This month I have stepped out of the family home and temporarily shaken off some of my limiting labels, such as Mum, wife, housewife, stay at home mum, Daisy's mum, and many other titles too. Being Shelley (whatever that truly is) has felt truly liberating and simply wonderful; daily adult conversation, academic learning, long scheduled lunch breaks where I was able to consume food at a gentle pace (rather than the usual Cookie Monster style), and all whilst modelling straightened hair and snot free clothing. Bliss.
However, reality calls, and alas I cannot stay on the university campus 24/7, so every day I return to the family home, and every day I find it really hard to do so, like the time to myself whilst at university is just an illusion, I am in denial and I am only destined for a life of frumpiness and maternal duties. Every weekday morning I have been stepping out of the home, hanging up my Mum hat on the hatstand as I exit the building, confidently heading off for my academic day ahead. But then, on each afternoon I return, without even needing to don my Mum hat, I am straight back into mumsy role; it seems like the most unappreciated job role of the entire world.

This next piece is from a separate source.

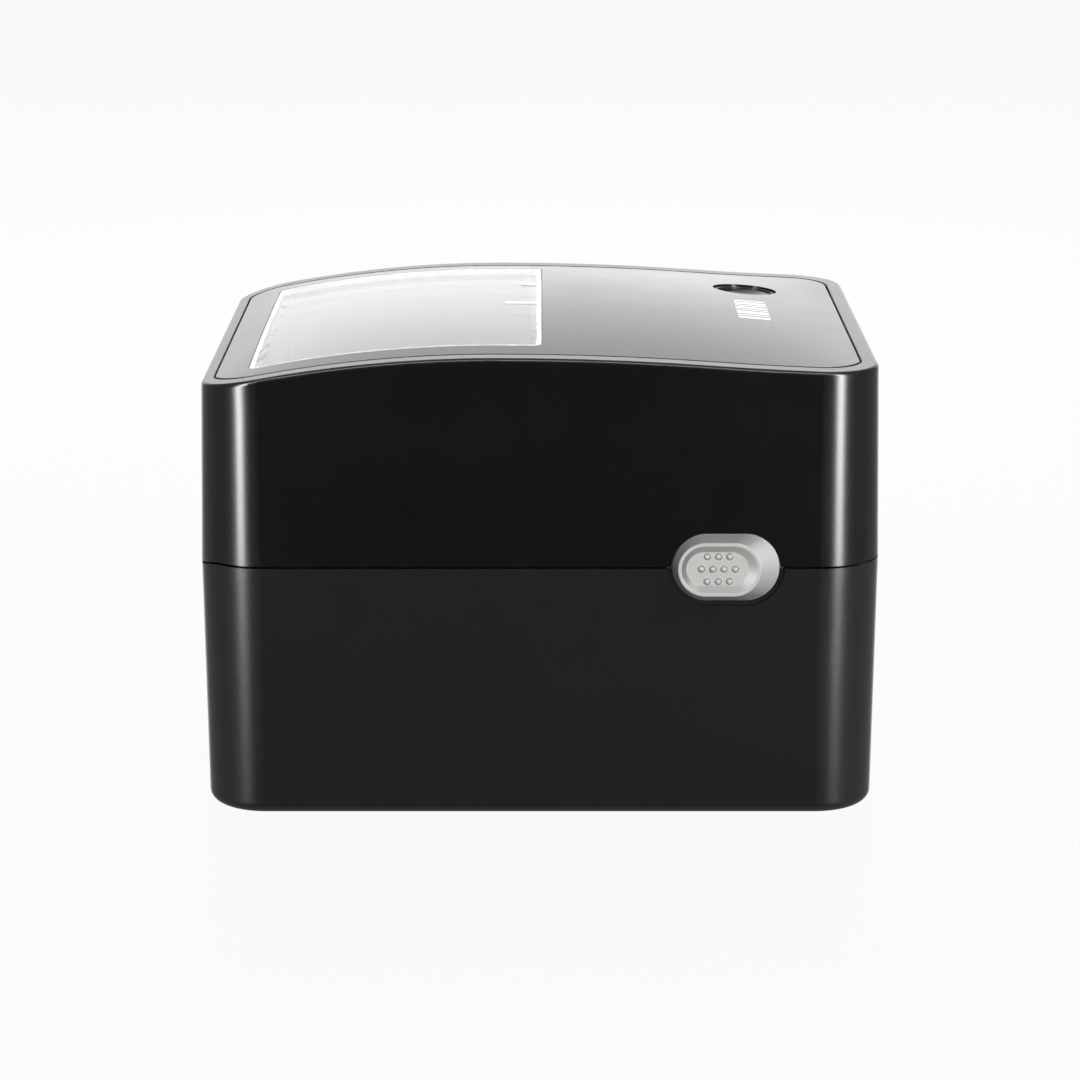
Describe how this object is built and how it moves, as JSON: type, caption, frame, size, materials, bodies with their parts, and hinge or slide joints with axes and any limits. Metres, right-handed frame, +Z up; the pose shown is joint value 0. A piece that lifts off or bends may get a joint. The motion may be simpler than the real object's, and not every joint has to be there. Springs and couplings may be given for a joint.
{
  "type": "thermal label printer",
  "caption": "Desktop direct-thermal label printer: arched hinged lid with roll window, side release buttons, roll guides, platen and print head.",
  "frame": {"origin": "centre of the case footprint, on the table under the feet", "axes": "+Z up, -Y towards the label outlet at the front, X across the width"},
  "size_m": [0.1834, 0.215, 0.1535],
  "materials": {
    "case_upper": "satin black moulded plastic",
    "case_lower": "satin black moulded plastic",
    "panel": "fine-textured semi-gloss black plastic",
    "window": "clear smoked polycarbonate",
    "inner_plastic": "matte dark grey plastic",
    "button": "satin warm grey plastic",
    "feed_cap": "glossy black plastic",
    "light_ring": "translucent grey plastic",
    "guide_plastic": "satin grey plastic",
    "hub_plastic": "light grey plastic",
    "gear_plastic": "natural white acetal",
    "rubber": "matte black rubber",
    "platen": "ground silicone rubber",
    "steel": "ground steel",
    "zinc": "bright zinc-plated steel",
    "spring_steel": "spring steel",
    "aluminium": "extruded aluminium",
    "ceramic": "glazed alumina",
    "brass": "sintered bronze",
    "board": "green solder mask",
    "chip": "moulded epoxy",
    "capacitor": "sleeved can",
    "socket": "moulded connector",
    "usb_shell": "tinned steel",
    "cable": "PVC sleeve",
    "ribbon": "white polyester film",
    "bush": "sintered bronze"
  },
  "bodies": {
    "base": {"lower_case": "case_lower", "media_tray": "inner_plastic", "rubber_feet": "rubber", "tray_screws": "zinc", "tear_bar": "steel", "gap_sensor": "chip", "hinge_pins": "steel", "mainboard": "board", "board_chips": "chip", "board_capacitors": "capacitor", "board_screws": "zinc", "usb_socket": "usb_shell", "power_socket": "socket", "switch_housing": "socket", "stepper_motor": "zinc", "motor_cable": "cable", "cable_plug": "hub_plastic", "gear_plate": "zinc", "plate_screws": "zinc", "head_cable": "ribbon", "head_socket": "hub_plastic", "idler_pin": "steel", "platen_bushes": "bush", "pinion_screw": "zinc", "button_spring_left": "spring_steel", "button_spring_right": "spring_steel", "latch_spring_left": "spring_steel", "latch_spring_right": "spring_steel", "latch_screws": "zinc"},
    "lid": {"upper_case": "case_upper", "top_panel": "panel", "window": "window", "lid_liner": "inner_plastic", "liner_screws": "zinc", "feed_ring": "light_ring", "button_board": "board", "tact_switch": "chip", "button_board_screws": "zinc", "head_axle": "steel", "head_springs": "spring_steel"},
    "print_head": {"head_heatsink": "aluminium", "head_ceramic": "ceramic", "head_connector": "socket"},
    "feed_button": {"feed_button": "feed_cap"},
    "release_button_left": {"release_button_left": "button"},
    "release_button_right": {"release_button_right": "button"},
    "guide_left": {"guide_left": "guide_plastic"},
    "guide_right": {"guide_right": "guide_plastic"},
    "guide_pinion": {"guide_pinion": "gear_plastic"},
    "roll_hub_left": {"roll_hub_left": "hub_plastic"},
    "roll_hub_right": {"roll_hub_right": "hub_plastic"},
    "platen": {"platen_shaft": "steel", "platen_rubber": "platen", "platen_gear": "gear_plastic"},
    "idler": {"idler_gear": "gear_plastic"},
    "motor_rotor": {"motor_shaft": "steel", "motor_pinion": "brass"},
    "power_rocker": {"power_rocker": "socket"}
  },
  "joints": [
    {"name": "lid_hinge", "type": "hinge", "parent": "base", "child": "lid", "pos_m": [0, 0.101, 0.088], "axis": [-1, 0, 0], "range_deg": [0, 80], "deforming": ["latch_spring_left", "latch_spring_right", "head_cable"]},
    {"name": "head_pivot", "type": "hinge", "parent": "lid", "child": "print_head", "pos_m": [0, -0.066, 0.095], "axis": [-1, 0, 0], "range_deg": [0, 2.5], "stiffness_Nm_per_rad": 0.5, "deforming": ["head_springs", "head_cable"]},
    {"name": "feed_press", "type": "slide", "parent": "lid", "child": "feed_button", "axis": [0, 0, -1], "range_m": [0, 0.0008], "stiffness_N_per_m": 300, "springref_m": -0.004},
    {"name": "release_left", "type": "slide", "parent": "base", "child": "release_button_left", "axis": [1, 0, 0], "range_m": [0, 0.002], "stiffness_N_per_m": 600, "springref_m": -0.002, "deforming": ["button_spring_left", "latch_spring_left"]},
    {"name": "release_right", "type": "slide", "parent": "base", "child": "release_button_right", "axis": [-1, 0, 0], "range_m": [0, 0.002], "stiffness_N_per_m": 600, "springref_m": -0.002, "deforming": ["button_spring_right", "latch_spring_right"]},
    {"name": "guide_slide_left", "type": "slide", "parent": "base", "child": "guide_left", "axis": [1, 0, 0], "range_m": [0, 0.039]},
    {"name": "guide_slide_right", "type": "slide", "parent": "base", "child": "guide_right", "axis": [-1, 0, 0], "range_m": [0, 0.039]},
    {"name": "guide_pinion_spin", "type": "hinge", "parent": "base", "child": "guide_pinion", "pos_m": [0, -0.057, 0.068], "axis": [0, 0, 1], "range_deg": [0, 312]},
    {"name": "hub_spin_left", "type": "hinge", "parent": "guide_left", "child": "roll_hub_left", "pos_m": [-0.055, 0.022, 0.077], "axis": [1, 0, 0], "continuous": true},
    {"name": "hub_spin_right", "type": "hinge", "parent": "guide_right", "child": "roll_hub_right", "pos_m": [0.055, 0.022, 0.077], "axis": [1, 0, 0], "continuous": true},
    {"name": "platen_spin", "type": "hinge", "parent": "base", "child": "platen", "pos_m": [0, -0.086, 0.075], "axis": [1, 0, 0], "continuous": true},
    {"name": "idler_spin", "type": "hinge", "parent": "base", "child": "idler", "pos_m": [0.073, -0.08, 0.0584], "axis": [1, 0, 0], "continuous": true},
    {"name": "motor_spin", "type": "hinge", "parent": "base", "child": "motor_rotor", "pos_m": [0.077, -0.072, 0.0391], "axis": [1, 0, 0], "continuous": true},
    {"name": "power_switch", "type": "hinge", "parent": "base", "child": "power_rocker", "pos_m": [-0.05, 0.1012, 0.026], "axis": [0, 0, 1], "range_deg": [-16, 0]}
  ],
  "couplings": [
    {"joint": "guide_slide_right", "follows": "guide_slide_left", "ratio": 1},
    {"joint": "guide_pinion_spin", "follows": "guide_slide_left", "rad_per_m": 138.89},
    {"joint": "idler_spin", "follows": "platen_spin", "ratio": -1.75},
    {"joint": "motor_spin", "follows": "platen_spin", "ratio": 3.9375}
  ]
}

There, waiting for me like a loyal dog, is a messy house with no floor space, that no one cares about but me. And if, God forbid, I have the audacity to ask the children to tidy up their ground level creation, in the hopes of saving them from a freak plastic digger accident, well, cue drama. Generally I am met with total ignorance of my words, or by way of contrast, I receive a Tolstoy length tale of why they should not have to tidy up the mess (he did it, she did it, I'm tired, my arms don't work). As an alternative, sometimes their mini-me bodies seem to be stripped of their entire musculo-skeletal system whereby they just start sliding down any piece of nearby furniture, as if they are trying to depict their woes through the medium of contemporary dance. And this is just one set of examples purely from asking the children to tidy up their own mess. I still have to undergo feeling invisible, epic tales, and liquid form offsprings again when I mention homework, dinner time, bathing, or bedtime. Sometimes, the only positive I can find is how all the kids look a little like the melting clocks in Dali's splendid work The Persistence of Memory; this is about as sophisticated as family life feels for me right now.
Seriously, it has been one thing after another of late, our youngest daughter, despite having been potty trained for almost a year, has started to pee her knickers as a form of physical protest that evil mum is returning to the world of work, she is weeing all around the house like some kind of angry dog trying to mark its territory. Our eldest daughter is probably the outstanding and undefeated champion in the woeful contemporary dance stakes and melting clock imagery, but thankfully she is at least continent of urine. Youngest son has taken to hurting the girls, with their arms being his particular favourite area of focus. As for our eldest, well, just insert a poo emoji icon here to serve as a synopsis of the week.
Every little mess, blank, strop, meltdown or attitude feels far worse now that I have stepped away from the family home then when I used to deal with it day in and day out. I seem hyper sensitive to it all now that I have returned to university and work in a bid to claim back a little self-purpose and identity. I guess I was unaware of not just how unappreciated I am, but just how much stuff I have always naturally done for the family and our home before I started to dare to peel of the label of Mum. And yes, I know many of you female readers will be thinking "but that's what mums do" but seriously, I had not realised just how much we do naturally and automatically undertake. Cleaner, laundry maid, personal stylist, triage nurse, referee, dietitian, shopper, education vigilante, play specialist, counsellor, singer, taxi driver, appointments clerk, waitress, maintenance, chambermaid, logistics expert, environmentalist (specialist subject of turning off lights in empty rooms), dental hygienist, nail technician, and more. I have been undertaking all these roles whilst obliviously becoming deskilled at just being Shelley.
So there, that's my week. It is real. There are no photos for Facebook to give false impressions that I am Superwoman making gluten-free, dairy-free, sugar-free muffins for breakfast, paraben-free art and craft sessions undertaken by lunchtime, and some deliciously homemade evening meal that is made up with a naturally coloured 'eat a rainbow' tick box standard of fodder. I am authentic; I am not one for belittling others with false imagery of holding all my shit together. I am more of the genre of 'Oh look, he has just fallen off the end of the sofa and got all squished up like a hedgehog, I will quickly take a photo before I rescue him' type of uploader. I have hated this week at times, truly hated it, and felt invisible like a ghost in my own home at times. So, for all of you parents and carers out there who are giving yourself negative talk because Sandra et al look like they totally rock at parenting and life itself; don't believe the hype. I think, as long as you are doing your best for most of the time, I reckon we have got this parenting lark down to a not too shabby art. And if anyone tries to tell you otherwise, they are probably just too busy looking at your life, rather than looking at their own equally imperfect life. So there, rant over!